Don Briel, director of the Center for Catholic Studies at the University of St. Thomas, noted that the liturgy brings the human person into a new relationship with the Divine, but he added that the Pope’s reform reflected an awareness that mainstream culture also hungered for contemplation and beauty.
Said Briel, "He has helped to recover a more organic and incarnational understanding of the Church, with his emphasis on the Church as a communion of persons, not so much an institutional structure."
Indeed, as Benedict commences a secluded life of prayer and study at the convent within the Vatican, theologians who admire his work expressed the hope that his penetrating response to the crisis of faith and of reason would help transform the faith of ordinary Catholics and fire the work of the New Evangelization.

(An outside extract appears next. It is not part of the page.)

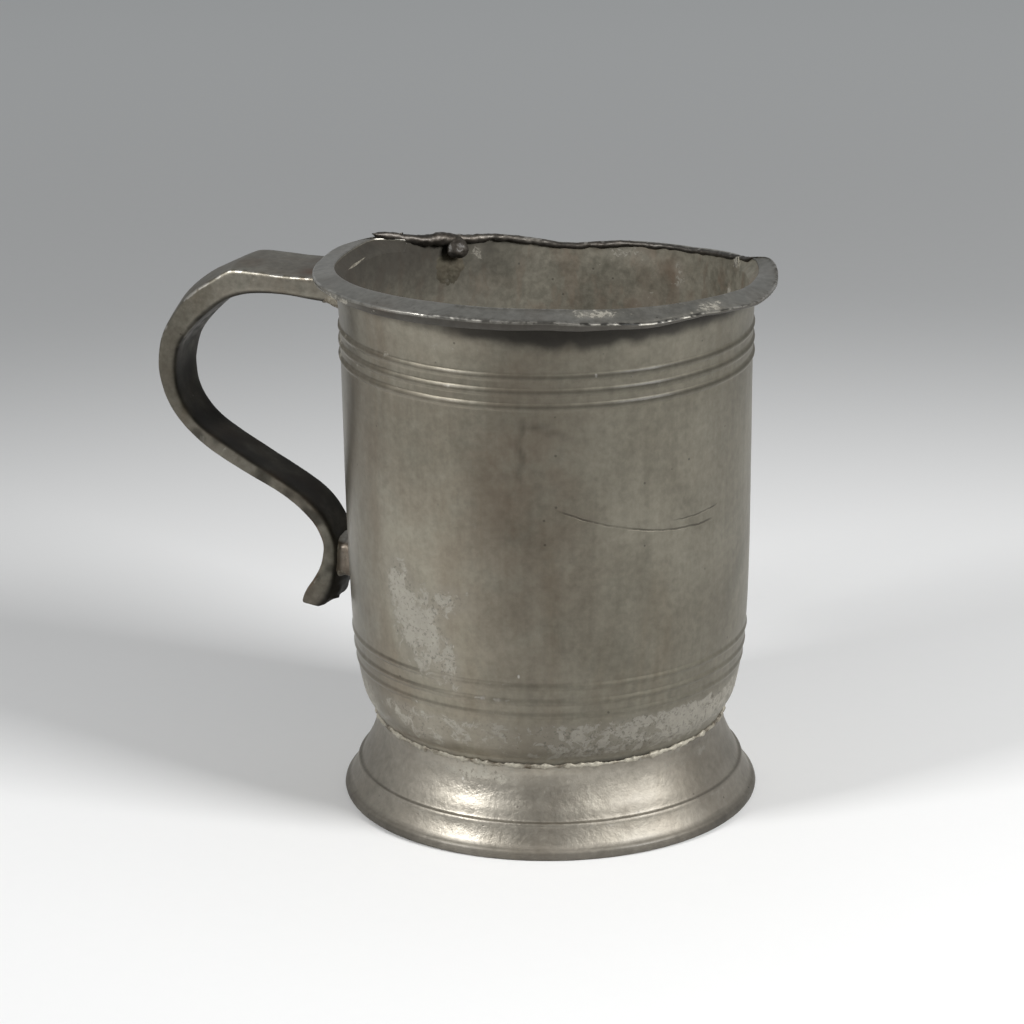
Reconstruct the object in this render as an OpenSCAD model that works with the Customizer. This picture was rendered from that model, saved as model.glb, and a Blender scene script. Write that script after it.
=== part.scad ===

"We are in tension," Bishop Kennedy said. "That is why the New Evangelization, however difficult, became so crucial for Benedict and Blessed John Paul II."
Added Bishop Kennedy, "It means reawakening the soul to the mystery of God, to the love that comes to us through Christ, and to the mystery that the Church brings through the presence of the Spirit. It also means that once we understand the truth and love that comes with Christ, that knowledge will begin to transform what we mean by human knowing."
Joan Frawley Desmond is the Register’s senior editor.